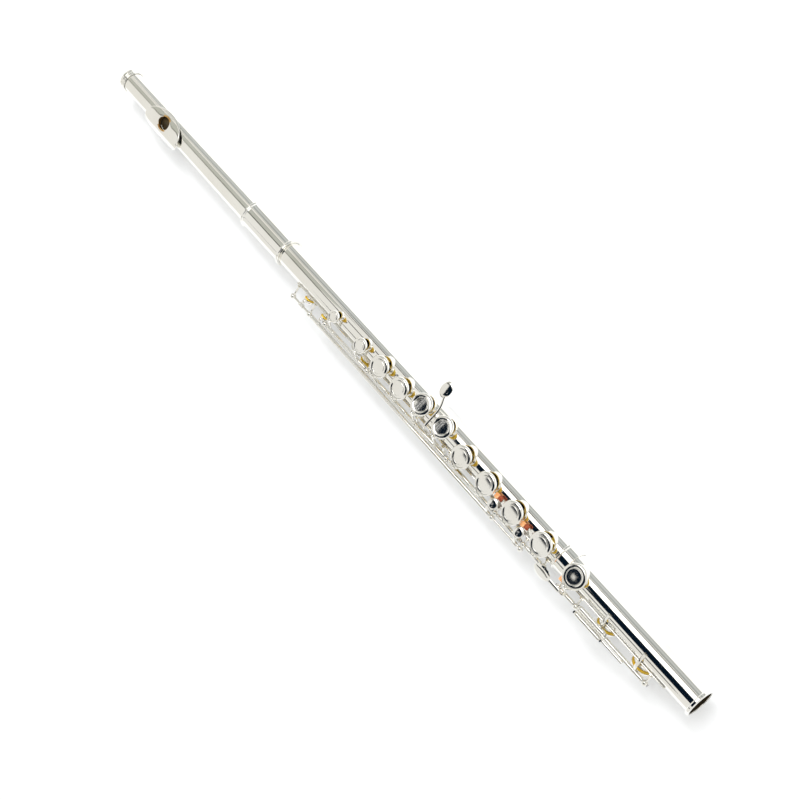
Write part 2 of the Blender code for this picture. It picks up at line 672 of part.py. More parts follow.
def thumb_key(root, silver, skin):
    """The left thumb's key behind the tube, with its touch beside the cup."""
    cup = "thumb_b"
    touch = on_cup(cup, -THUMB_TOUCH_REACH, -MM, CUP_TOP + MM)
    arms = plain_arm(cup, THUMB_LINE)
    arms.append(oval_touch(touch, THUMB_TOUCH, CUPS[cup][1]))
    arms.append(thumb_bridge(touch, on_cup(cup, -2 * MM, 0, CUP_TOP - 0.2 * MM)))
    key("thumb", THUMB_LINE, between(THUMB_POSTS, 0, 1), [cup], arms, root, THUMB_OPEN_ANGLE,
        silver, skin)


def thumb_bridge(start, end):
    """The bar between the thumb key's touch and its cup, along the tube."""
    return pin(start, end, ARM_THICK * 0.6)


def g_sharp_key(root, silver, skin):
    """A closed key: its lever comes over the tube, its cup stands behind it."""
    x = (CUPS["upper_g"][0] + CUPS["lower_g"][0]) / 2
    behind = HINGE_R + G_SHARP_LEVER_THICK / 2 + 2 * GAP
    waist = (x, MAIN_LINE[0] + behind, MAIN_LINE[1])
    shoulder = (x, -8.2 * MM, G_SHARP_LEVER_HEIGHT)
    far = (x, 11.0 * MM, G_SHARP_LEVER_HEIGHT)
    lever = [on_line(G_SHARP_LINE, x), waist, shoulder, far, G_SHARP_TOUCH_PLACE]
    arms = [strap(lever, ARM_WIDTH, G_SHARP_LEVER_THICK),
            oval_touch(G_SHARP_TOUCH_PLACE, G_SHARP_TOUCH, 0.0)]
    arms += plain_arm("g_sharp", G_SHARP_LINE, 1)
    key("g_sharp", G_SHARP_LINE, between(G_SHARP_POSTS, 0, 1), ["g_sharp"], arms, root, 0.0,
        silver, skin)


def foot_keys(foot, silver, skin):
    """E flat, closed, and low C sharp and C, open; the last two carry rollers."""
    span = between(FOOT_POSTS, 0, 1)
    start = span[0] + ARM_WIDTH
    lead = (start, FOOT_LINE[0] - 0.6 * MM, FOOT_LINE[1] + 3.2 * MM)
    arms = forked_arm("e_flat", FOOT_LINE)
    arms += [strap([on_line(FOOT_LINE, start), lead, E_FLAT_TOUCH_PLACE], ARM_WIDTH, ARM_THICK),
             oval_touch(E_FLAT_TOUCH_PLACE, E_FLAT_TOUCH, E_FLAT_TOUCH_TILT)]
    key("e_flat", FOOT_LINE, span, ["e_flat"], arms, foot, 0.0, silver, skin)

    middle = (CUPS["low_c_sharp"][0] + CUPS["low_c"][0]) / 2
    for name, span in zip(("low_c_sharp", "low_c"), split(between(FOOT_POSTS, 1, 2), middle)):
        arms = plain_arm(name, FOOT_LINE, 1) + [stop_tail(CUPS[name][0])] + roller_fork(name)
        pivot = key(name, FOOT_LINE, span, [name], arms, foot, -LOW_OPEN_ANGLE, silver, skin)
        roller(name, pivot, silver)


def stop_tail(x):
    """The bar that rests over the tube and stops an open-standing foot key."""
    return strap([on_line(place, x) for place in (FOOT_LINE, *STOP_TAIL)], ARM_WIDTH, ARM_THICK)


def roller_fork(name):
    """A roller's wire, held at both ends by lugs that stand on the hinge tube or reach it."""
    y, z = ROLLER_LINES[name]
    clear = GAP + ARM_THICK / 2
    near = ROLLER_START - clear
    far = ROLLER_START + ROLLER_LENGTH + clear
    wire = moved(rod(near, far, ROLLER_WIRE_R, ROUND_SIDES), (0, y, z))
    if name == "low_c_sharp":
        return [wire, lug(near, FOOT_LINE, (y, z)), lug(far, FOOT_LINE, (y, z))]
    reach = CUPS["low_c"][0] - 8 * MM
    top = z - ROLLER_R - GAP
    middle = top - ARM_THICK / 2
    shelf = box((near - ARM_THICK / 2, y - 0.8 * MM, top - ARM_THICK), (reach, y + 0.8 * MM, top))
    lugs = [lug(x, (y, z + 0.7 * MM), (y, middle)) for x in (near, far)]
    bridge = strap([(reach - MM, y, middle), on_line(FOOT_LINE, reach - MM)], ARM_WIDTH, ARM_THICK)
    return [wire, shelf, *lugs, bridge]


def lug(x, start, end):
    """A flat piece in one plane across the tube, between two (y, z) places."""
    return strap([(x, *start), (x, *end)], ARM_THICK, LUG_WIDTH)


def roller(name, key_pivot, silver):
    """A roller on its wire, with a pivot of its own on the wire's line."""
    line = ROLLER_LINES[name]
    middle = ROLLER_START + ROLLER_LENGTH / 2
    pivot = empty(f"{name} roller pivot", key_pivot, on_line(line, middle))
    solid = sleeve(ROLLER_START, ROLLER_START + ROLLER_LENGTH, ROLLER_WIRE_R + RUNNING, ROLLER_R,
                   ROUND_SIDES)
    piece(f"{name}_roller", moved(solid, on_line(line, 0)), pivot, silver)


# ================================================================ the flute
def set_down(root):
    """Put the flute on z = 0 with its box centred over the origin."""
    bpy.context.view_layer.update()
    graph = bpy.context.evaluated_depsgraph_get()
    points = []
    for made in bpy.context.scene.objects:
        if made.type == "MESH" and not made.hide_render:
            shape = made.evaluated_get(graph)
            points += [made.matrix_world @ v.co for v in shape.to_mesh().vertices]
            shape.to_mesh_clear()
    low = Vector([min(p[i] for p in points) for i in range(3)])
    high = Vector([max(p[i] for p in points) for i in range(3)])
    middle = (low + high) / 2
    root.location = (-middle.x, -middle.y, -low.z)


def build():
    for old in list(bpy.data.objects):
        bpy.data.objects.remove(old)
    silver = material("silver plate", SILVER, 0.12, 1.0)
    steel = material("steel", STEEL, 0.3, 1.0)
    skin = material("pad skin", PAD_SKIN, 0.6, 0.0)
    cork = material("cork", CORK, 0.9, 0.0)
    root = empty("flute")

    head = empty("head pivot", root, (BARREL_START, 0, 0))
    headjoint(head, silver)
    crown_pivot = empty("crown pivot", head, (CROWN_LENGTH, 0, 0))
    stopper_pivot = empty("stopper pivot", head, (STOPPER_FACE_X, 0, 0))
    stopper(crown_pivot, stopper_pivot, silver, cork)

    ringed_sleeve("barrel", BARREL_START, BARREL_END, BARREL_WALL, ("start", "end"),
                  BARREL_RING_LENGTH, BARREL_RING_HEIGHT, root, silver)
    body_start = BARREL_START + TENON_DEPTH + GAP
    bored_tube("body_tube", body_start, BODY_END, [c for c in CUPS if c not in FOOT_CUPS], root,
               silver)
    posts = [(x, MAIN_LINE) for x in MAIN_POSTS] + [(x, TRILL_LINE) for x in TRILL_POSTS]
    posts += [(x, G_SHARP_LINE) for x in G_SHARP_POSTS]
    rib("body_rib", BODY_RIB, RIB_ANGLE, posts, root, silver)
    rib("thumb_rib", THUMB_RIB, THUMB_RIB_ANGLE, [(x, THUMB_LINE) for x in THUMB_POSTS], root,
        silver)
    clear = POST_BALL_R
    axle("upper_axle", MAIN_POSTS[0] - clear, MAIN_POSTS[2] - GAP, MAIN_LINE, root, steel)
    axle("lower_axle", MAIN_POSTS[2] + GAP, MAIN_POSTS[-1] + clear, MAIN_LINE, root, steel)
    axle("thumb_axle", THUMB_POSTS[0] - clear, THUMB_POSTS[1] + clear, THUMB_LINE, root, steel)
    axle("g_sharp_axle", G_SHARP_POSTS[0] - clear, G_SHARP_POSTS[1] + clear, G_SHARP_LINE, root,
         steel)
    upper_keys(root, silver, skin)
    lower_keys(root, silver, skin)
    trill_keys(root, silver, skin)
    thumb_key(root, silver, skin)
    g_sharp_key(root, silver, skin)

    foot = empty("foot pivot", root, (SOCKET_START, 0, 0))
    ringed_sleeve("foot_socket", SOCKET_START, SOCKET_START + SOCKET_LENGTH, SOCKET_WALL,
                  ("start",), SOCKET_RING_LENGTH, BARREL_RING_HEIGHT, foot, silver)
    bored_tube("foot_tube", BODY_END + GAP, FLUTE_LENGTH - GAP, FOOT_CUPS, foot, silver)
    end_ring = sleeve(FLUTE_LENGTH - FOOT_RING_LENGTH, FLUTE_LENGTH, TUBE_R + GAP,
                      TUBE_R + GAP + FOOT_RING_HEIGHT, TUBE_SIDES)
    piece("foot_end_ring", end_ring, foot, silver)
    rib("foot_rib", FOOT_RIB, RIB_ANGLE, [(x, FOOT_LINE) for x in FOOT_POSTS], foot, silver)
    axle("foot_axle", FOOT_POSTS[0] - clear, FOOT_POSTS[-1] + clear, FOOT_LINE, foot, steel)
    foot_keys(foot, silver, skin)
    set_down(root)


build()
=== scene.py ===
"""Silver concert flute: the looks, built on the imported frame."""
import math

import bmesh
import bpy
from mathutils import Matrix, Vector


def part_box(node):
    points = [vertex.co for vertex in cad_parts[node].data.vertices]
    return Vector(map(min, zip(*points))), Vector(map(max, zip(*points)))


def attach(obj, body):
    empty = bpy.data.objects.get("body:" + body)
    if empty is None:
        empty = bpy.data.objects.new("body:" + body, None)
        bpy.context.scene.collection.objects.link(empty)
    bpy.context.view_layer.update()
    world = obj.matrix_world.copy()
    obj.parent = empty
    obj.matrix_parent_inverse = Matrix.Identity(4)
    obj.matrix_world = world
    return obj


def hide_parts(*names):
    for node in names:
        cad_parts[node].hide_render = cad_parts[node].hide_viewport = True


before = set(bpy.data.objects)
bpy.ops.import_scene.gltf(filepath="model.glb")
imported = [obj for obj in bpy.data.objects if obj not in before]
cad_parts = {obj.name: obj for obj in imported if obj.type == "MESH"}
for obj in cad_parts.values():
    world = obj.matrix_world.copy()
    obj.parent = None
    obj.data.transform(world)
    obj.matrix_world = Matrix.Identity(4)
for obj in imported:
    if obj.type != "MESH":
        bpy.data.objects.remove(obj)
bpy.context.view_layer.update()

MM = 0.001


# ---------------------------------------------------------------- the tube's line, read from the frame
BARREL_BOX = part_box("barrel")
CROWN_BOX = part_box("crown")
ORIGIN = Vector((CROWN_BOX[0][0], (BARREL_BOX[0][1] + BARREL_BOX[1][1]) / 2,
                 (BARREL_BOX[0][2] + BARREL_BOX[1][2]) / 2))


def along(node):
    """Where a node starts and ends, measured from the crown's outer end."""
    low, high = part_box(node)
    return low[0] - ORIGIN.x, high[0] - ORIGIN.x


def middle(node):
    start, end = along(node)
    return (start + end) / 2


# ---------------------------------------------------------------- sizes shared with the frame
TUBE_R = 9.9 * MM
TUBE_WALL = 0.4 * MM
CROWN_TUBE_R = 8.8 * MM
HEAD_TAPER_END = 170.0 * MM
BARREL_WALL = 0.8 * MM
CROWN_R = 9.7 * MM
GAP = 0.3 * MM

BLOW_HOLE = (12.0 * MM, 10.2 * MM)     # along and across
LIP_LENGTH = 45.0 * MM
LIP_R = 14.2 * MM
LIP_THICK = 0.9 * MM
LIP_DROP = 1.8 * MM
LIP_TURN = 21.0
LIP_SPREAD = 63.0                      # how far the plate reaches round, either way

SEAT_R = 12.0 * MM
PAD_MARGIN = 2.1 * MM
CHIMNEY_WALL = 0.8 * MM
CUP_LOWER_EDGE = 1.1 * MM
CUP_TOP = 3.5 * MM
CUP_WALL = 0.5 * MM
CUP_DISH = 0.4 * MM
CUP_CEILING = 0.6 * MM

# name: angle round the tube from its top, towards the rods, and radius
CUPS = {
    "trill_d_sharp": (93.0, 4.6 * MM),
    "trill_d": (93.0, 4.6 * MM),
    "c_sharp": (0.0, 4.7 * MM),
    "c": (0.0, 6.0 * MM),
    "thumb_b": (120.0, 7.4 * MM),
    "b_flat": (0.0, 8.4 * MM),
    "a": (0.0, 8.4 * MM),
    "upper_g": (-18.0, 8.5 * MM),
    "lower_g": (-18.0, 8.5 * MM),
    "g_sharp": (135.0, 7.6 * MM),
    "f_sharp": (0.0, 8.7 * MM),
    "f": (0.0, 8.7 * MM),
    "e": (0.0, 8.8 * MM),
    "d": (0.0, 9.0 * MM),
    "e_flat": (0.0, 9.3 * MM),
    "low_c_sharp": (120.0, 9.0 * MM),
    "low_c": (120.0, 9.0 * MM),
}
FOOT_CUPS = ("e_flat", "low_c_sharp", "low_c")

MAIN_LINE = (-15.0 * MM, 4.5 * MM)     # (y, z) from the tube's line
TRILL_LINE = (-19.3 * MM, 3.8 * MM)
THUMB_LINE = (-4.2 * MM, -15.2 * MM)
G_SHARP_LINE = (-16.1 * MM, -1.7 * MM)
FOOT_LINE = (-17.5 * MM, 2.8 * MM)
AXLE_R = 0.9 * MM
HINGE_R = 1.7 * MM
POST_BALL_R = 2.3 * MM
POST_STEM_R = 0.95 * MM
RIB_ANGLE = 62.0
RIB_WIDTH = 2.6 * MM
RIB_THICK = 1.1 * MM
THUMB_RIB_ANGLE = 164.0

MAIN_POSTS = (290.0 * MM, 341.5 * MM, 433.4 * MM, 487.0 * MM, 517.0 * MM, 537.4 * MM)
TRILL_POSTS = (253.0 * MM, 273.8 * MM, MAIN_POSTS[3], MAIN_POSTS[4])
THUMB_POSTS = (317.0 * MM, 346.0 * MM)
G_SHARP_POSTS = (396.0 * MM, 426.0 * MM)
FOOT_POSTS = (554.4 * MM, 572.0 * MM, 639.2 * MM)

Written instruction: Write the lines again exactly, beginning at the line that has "(SOCKET_START, 0, 0))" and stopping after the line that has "before = set(bpy.data.objects)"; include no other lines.

Finished answer:
    foot = empty("foot pivot", root, (SOCKET_START, 0, 0))
    ringed_sleeve("foot_socket", SOCKET_START, SOCKET_START + SOCKET_LENGTH, SOCKET_WALL,
                  ("start",), SOCKET_RING_LENGTH, BARREL_RING_HEIGHT, foot, silver)
    bored_tube("foot_tube", BODY_END + GAP, FLUTE_LENGTH - GAP, FOOT_CUPS, foot, silver)
    end_ring = sleeve(FLUTE_LENGTH - FOOT_RING_LENGTH, FLUTE_LENGTH, TUBE_R + GAP,
                      TUBE_R + GAP + FOOT_RING_HEIGHT, TUBE_SIDES)
    piece("foot_end_ring", end_ring, foot, silver)
    rib("foot_rib", FOOT_RIB, RIB_ANGLE, [(x, FOOT_LINE) for x in FOOT_POSTS], foot, silver)
    axle("foot_axle", FOOT_POSTS[0] - clear, FOOT_POSTS[-1] + clear, FOOT_LINE, foot, steel)
    foot_keys(foot, silver, skin)
    set_down(root)


build()
=== scene.py ===
"""Silver concert flute: the looks, built on the imported frame."""
import math

import bmesh
import bpy
from mathutils import Matrix, Vector


def part_box(node):
    points = [vertex.co for vertex in cad_parts[node].data.vertices]
    return Vector(map(min, zip(*points))), Vector(map(max, zip(*points)))


def attach(obj, body):
    empty = bpy.data.objects.get("body:" + body)
    if empty is None:
        empty = bpy.data.objects.new("body:" + body, None)
        bpy.context.scene.collection.objects.link(empty)
    bpy.context.view_layer.update()
    world = obj.matrix_world.copy()
    obj.parent = empty
    obj.matrix_parent_inverse = Matrix.Identity(4)
    obj.matrix_world = world
    return obj


def hide_parts(*names):
    for node in names:
        cad_parts[node].hide_render = cad_parts[node].hide_viewport = True


before = set(bpy.data.objects)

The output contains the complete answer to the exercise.